In the first 20 minutes, Blackpool did not threaten at all. They seemed to play very deep, almost negatively, and it left many wondering why they were so high up in the table. At times Ricardo Fuller looked isolated on his own up front, and at 34, it was unclear whether he would have the legs to play as a lone striker.
On 27 minutes, the first goal came through Jesse Lingard. Capitalizing on a very poor backpass from Kirk Broadfoot, he tucked the ball in with a crisp finish to mark his sixth goal for the club since joining on loan from Manchester United. A goal fully deserved, because Birmingham had had the majority of the play at that point.
We then saw the best and worst parts of having a young, academy graduate in your side. Birmingham’s left-back Mitch Hancox had been having an excellent game so far. He had kept one of the best young English wingers in Tom Ince quiet, was strong in the challenge, which often earned him a roar of support from Blues fans, and he showed some decent skill on the ball as well. His passion for the club shone through. However, 10 minutes after our goal, he was caught out of position on the left and the talented Ince ran past him, and drilled a low cross for Ricardo Fuller, who placed the ball home with an assured finish. Hancox’s commitment to the cause has never been in doubt, yet his young age makes him liable to making costly errors in terms of defensive positioning.
After the goal, Blackpool found some momentum, and began to look very strong on the counter attack. Ince, who had failed to impress for most of the first half, suddenly looked his menacing self, as a man who had once attracted the eye of Sir Alex Ferguson, amongst other elite managers. He seemed to have rediscovered his confidence and ability to beat a man with raw pace and strength, yet also showing great intelligence on Blackpool’s breakaways, which he was often at the centre of. He cut inside from the left with just one Blues defender back, and picked out Fuller for a second time, whose fierce shot into the near corner drew a reaction save from Darren Randolph.
The half-time whistle sounded with the score at 1-1. Though that did not reflect our slight superiority in the time leading up to their equalizer, Blackpool looked extremely dangerous in the last 10 minutes of the half, leaving some Blues fans pondering whether they would take a point.
Shortly after half-time, Lee Clark brought Callum Reilly off for Dariusz Dudka to make his debut. The ex-Poland international had signed for Birmingham City on a two month contract a few weeks ago, although Clark had been keen to wait for him to regain match fitness before fielding him. Dudka’s performance gleaned mixed reviews from Blues fans. To some he looked slow, and a little bit of a lightweight in the centre, although his technical talent came to light, hitting a sweet volley from outside the box minutes after coming on, which flew just over the bar.

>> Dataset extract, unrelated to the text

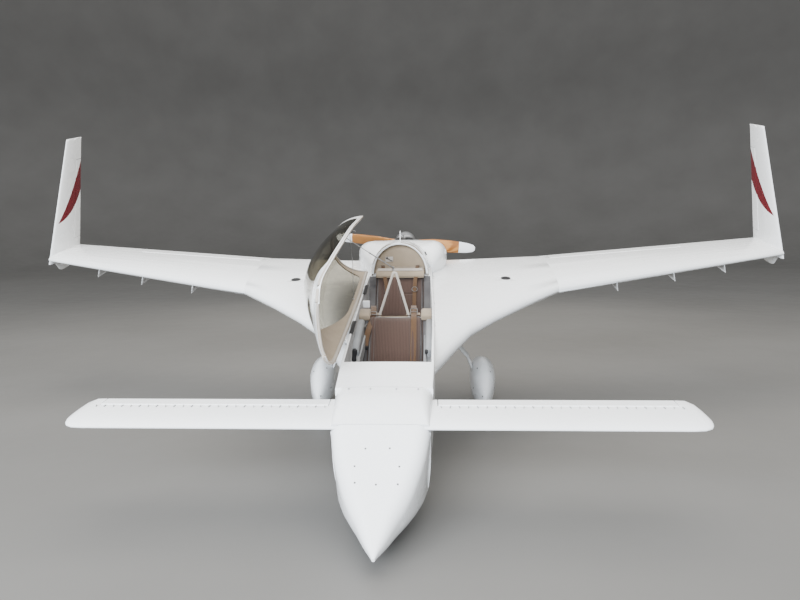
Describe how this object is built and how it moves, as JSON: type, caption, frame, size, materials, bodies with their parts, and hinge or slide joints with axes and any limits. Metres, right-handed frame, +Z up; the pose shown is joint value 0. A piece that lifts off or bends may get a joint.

Both sides had their chances in the second half. It took a heroic clearance off the line from Dan Burn to deny Ricardo Fuller, whose shot looked to be trickling into the net. A Blackpool pass across the edge of the box looked to create a big opportunity, though it was Neal Bishop who had the task of scoring. He couldn’t do better than hit it straight at the keeper, as a less attack-minded player.
There was a scrappy phase in play until the last ten minutes, when Birmingham battled to try and capture a win. There were brief moments when Blackpool’s penalty area became a game of ping-pong, Novak threatened to score with a left-footed effort, while late substitute Demarai Gray hit his shot straight at Matt Gilks with a half-chance before the end.
All in all, the draw was a very reasonable reflection on the balance of play. In a game of plenty of chances, particularly in the second half, either side could have nicked a win. A point apiece does not do much to change either side’s respective causes. Birmingham keep some distance between themselves and the relegation zone, although they havea potentially important match at Barnsley next week. For Blackpool’s play-off ambitions it is a decent point too. None of the three teams who were below them prior to kick-off won, and the Tangerines next face two of the current bottom three sides in Sheffield Wednesday and Yeovil. A draw was a respectable result for both clubs, and it was a fair one.